In the year 1992, husband G. C. Ghosh informed his wife Sushmita Ghosh that he has converted to Islam and that his name is now Mohd. Karim Ghazi. He also informed Sushmita Ghosh that he has married Smt. Vanita Gupta, a divorced woman having two children.
Giving these information’s, the husband G. C. Ghosh insisted his wife on several occasions to get a divorce by mutual agreement otherwise she (Sushmita Ghosh) would be compelled to live with his second wife (Smt. Vanita Gupta).
Relatives of both sides tried to persuade him not to do so, but in vain. Terribly perturbed over all this, Smt. Sushmita Ghosh approached a Woman Organization Klyani which came to her rescue and filed petition in the Supreme Court in 1989, on behalf of Smt. Sushmita Ghosh, The present petition was a review petition.
On these facts, the Supreme Court held that conversion of the husband G. C. Ghosh to Islam was illegal, and he cannot be regarded as Muslim so as to legalise his second marriage during the subsistence of the first.
The husband was held guilty of the offence of bigamy punishable under Section 494 of the Indian Penal Code read with Section 17 of the Hindu Marriage Act because mere conversion does not automatically dissolve his first marriage.
Prosecution under Section 494 in respect of the second marriage under Mohammedan law could have been avoided only where the first marriage was also under Mohammedan law and not if the first marriage was under any personal law in which there was prohibition on contracting a second marriage in the lifetime of the spouse. Explaining the law on the point Justice S. Saghir Ahmad observed:
“Religion, faith or devotion are not easily interchangeable. If a person feigns (pretends) to have adopted another religion just for some worldly gain or benefit, it would be religious bigotry. Looked at from this angle, a person who mockingly adopts another religion where plurality of marriage is permitted so as to renounce the previous marriage and desert the wife, he cannot be permitted ю take advantage of his exploitation as religion is not a commodity to be exploited. Under Hindu law, marriage’ is a sacrament. Both have to be preserved.”
It is significant to note that the Apex Court painfully noticed the tendency of conversion to Islam not due to feelings of faith, but only for getting benefit which is not available in ones religion but was available in Islam.
The Supreme Court expressed its concern over such exploitation of personal laws and observed; “in the past several years it has become very common amongst Hindu males who cannot get divorce from their first wife, they convert to Muslim religion solely for purpose of marriage.
This practice is invariably adopted by those erring husbands who embraced Islam for the purpose of second marriage but again become reconvert so as to retain their rights in properties etc. and continue their service and all other business in their old name and religion.”
From what has been said in the preceding lines it is clear that in the case of a Muslim by birth it is legally presumed that he professes Islam whereas, for a converted Muslim it may be necessary to prove that his intention in adopting Islam was bona fide.

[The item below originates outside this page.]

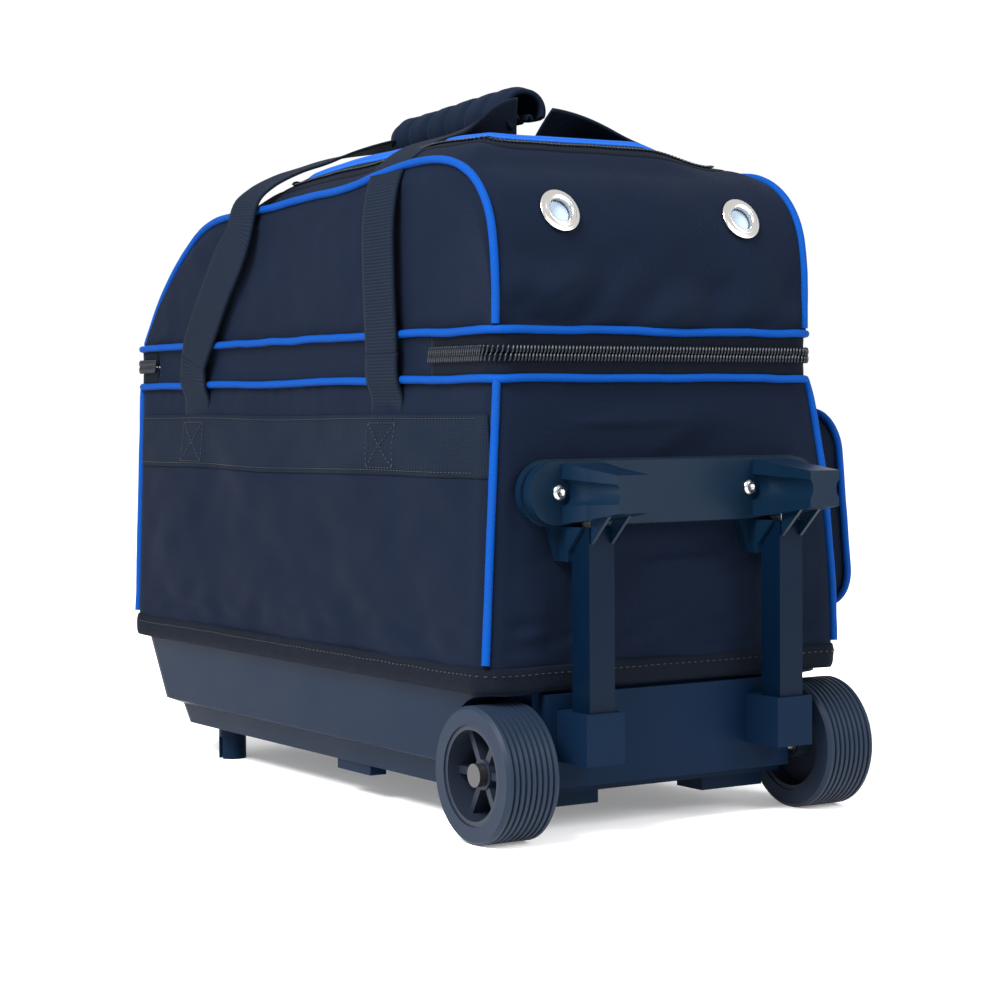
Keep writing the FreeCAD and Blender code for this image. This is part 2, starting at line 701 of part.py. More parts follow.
def strap_loop(sign):
    """Webbing loop: two legs up the side, over the lid's edge, and a folded run along the top."""
    y = BODY_HALF_W + STRAP_OFF + STRAP_T / 2
    stations = [(y, LOOP_BOTTOM_Z, 0, 0.1), (y + 0.6, 350, 4, 0.6), (y + 0.4, 388, 20, 1.0),
                (y - 5, 415, 40, 1.1), (y - 18, 427, 62, 1.3), (64, 437, 72, 1.6), (6, 447, 80, 2.0)]
    pieces = []
    for at_band, at_edge, at_wrap in LEG_X:
        wires = []
        for y, z, lean, t in stations:
            x = at_band + (at_edge - at_band) * min(t, 1) + (at_wrap - at_edge) * max(t - 1, 0)
            half = STRAP_W / 2 if t < 1.5 else 14.0
            wires.append(leg_section(x, half, y, z, lean, sign))
        pieces.append(loft(wires))
    y0, y1 = sorted((sign * 2.0, sign * 10.5))
    pieces.append(box(*GRIP_RUN_X, y0, y1, GRIP_RUN_Z - 6, GRIP_RUN_Z + 5))
    return fuse_all(pieces)


def grip_wrap():
    """Quilted pad round the back strap's run; its mouth faces the front strap."""
    x0, x1 = WRAP_X
    r_out, r_in = 19.0, 14.4
    along = V(1, 0, 0)
    c = V(x0, 0, GRIP_RUN_Z)
    pad = Part.makeCylinder(r_out, x1 - x0, c, along)
    pad = pad.cut(Part.makeCylinder(r_in, x1 - x0 + 2, c - along, along))
    mouth = box(x0 - 1, x1 + 1, -40, 3, GRIP_RUN_Z - 40, GRIP_RUN_Z + 8.5)
    return pad.cut(mouth)


# ---------------------------------------------------------------- build
def main():
    save("base_tray", base_tray())
    save("base_board", base_board())
    save("far_feet", far_feet())
    save("skids", skids())
    save("ball_cup_wheel_end", ball_cup(BALL_X[0]))
    save("ball_cup_far_end", ball_cup(BALL_X[1]))
    save("ball_divider", ball_divider())
    save("axle", axle())
    save("axle_washers", axle_washers())
    save("push_nuts", push_nuts())
    for name, sign in (("back", 1), ("front", -1)):
        save("tyre_" + name, tyre(sign))
        save("hub_" + name, hub(sign))
        save("handle_socket_" + name, handle_socket(sign))
        save("outer_tube_" + name, square_tube(TUBE_W, TUBE_WALL, sign * TUBE_Y, *TUBE_Z))
        save("strap_feet_" + name, strap_feet(sign))
        save("lid_piping_" + name, lid_side_piping(sign))
        save("strap_" + name, strap_loop(sign))
    save("handle_bracket", handle_bracket())
    save("bracket_rivets", bracket_rivets())
    save("handle_stage_1", stage_pair(1, TUBE_Z[1] - 0.4))
    save("handle_stage_2", stage_pair(2, TUBE_Z[1] - 0.2))
    save("handle_stage_3", stage_pair(3, 213.5))
    save("grip_front", grip_front())
    save("grip_rear", grip_rear())
    save("grip_screws", grip_screws())
    save("body_shell", body_shell())
    save("hem_binding", hem_binding())
    save("body_piping_ring", piping_ring(PIPING_Z))
    save("corner_pipings", corner_pipings())
    save("back_band", back_band())
    save("zip_band_lower", zip_band(PIPING_Z + PIPE_R + 0.2, ZIP_Z - 1.2))
    save("zip_coil_lower", zip_coil(ZIP_Z - 3.5, ZIP_Z - 0.4))
    save("front_pocket", front_pocket())
    save("pocket_piping", pocket_piping())
    save("pocket_zip", pocket_zip())
    for name, x in zip(("a", "b"), SLIDER_X):
        save("main_slider_" + name, slider_on_front(x))
        save("main_pull_" + name, pull_on_front(x))
    save("pocket_slider", flat_slider(POCKET_SLIDER_X, POCKET_ZIP_Y, POCKET_Z[1] + 3.4))
    save("pocket_pull", flat_pull(POCKET_SLIDER_X, POCKET_ZIP_Y, POCKET_Z[1] + 3.4))
    skin = lid_skin()
    save("lid_shell", lid_shell(skin))
    save("lid_top_flap", skin.common(over_flap(0)))
    save("lid_floor", lid_floor())
    save("lid_top_zip", on_lid(8.5, -8.5))
    save("lid_trim", on_lid(-9, -24))
    save("lid_piping_ring", piping_ring(LID_PIPING_Z))
    save("zip_band_upper", zip_band(ZIP_Z + 1.2, LID_PIPING_Z - PIPE_R - 0.2))
    save("zip_coil_upper", zip_coil(ZIP_Z + 0.4, ZIP_Z + 3.5))
    save("lid_grommets", lid_grommets())
    save("top_slider", flat_slider(*TOP_SLIDER))
    save("top_pull", flat_pull(*TOP_SLIDER))
    save("grip_wrap", grip_wrap())


main()
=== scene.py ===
import math
import bmesh
import bpy
from mathutils import Matrix, Vector, noise


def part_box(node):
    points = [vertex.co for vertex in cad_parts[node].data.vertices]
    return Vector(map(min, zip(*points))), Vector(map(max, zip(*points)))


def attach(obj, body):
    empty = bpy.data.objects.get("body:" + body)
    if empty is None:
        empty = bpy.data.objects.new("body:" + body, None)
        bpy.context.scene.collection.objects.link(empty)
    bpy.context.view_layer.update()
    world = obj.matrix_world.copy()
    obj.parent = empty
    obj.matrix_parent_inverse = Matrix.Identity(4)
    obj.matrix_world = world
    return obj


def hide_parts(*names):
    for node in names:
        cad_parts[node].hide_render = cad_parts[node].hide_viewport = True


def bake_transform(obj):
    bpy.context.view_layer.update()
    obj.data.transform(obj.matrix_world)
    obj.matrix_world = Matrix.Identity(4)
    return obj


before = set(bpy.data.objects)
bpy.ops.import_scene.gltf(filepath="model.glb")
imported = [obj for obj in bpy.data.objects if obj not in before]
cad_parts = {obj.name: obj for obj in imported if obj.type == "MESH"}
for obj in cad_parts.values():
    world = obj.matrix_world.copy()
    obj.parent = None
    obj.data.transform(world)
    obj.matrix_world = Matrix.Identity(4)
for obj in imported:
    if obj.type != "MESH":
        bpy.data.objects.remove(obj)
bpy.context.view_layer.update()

# %% [markdown]
# # A bowling bag on wheels
# The stiff parts (tray, wheels, handle, sliders) come from the imported frame and only need finishes; the
# eyelets are spun here.
# Everything sewn is made here, because cloth has bulges, puckers, seams and stitches that a solid lacks.
# Positions are given in millimetres from the middle of the lid, then turned into the frame's metres, so that
# the numbers read like the tape measure of the person who would sew it.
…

Once it is established that a person is a Muslim, it is immaterial whether he is a born Muslim or has become a Muslim through conversion. In so far as the application of Muslim law is concerned, there is no difference between a Muslim by birth and a converted Muslim.
A person who adopts Islam adopts also the application of the Muslim personal law on his family-matters but, before 1937, the converted Muslims were allowed to follow some of the customs of their original religion.
For example, the Khoja and the Cutchi Memon Muslims, who were originally Hindus but converted to Islam some four hundred years ago, continued to follow the Hindu customary law of inheritance. However, in 1937 the Shariat Act was enacted which abolishes all the customs (except those which related to agricultural lands or other matters not included in the Act) among Khoja and the Cutchi Memon Muslims.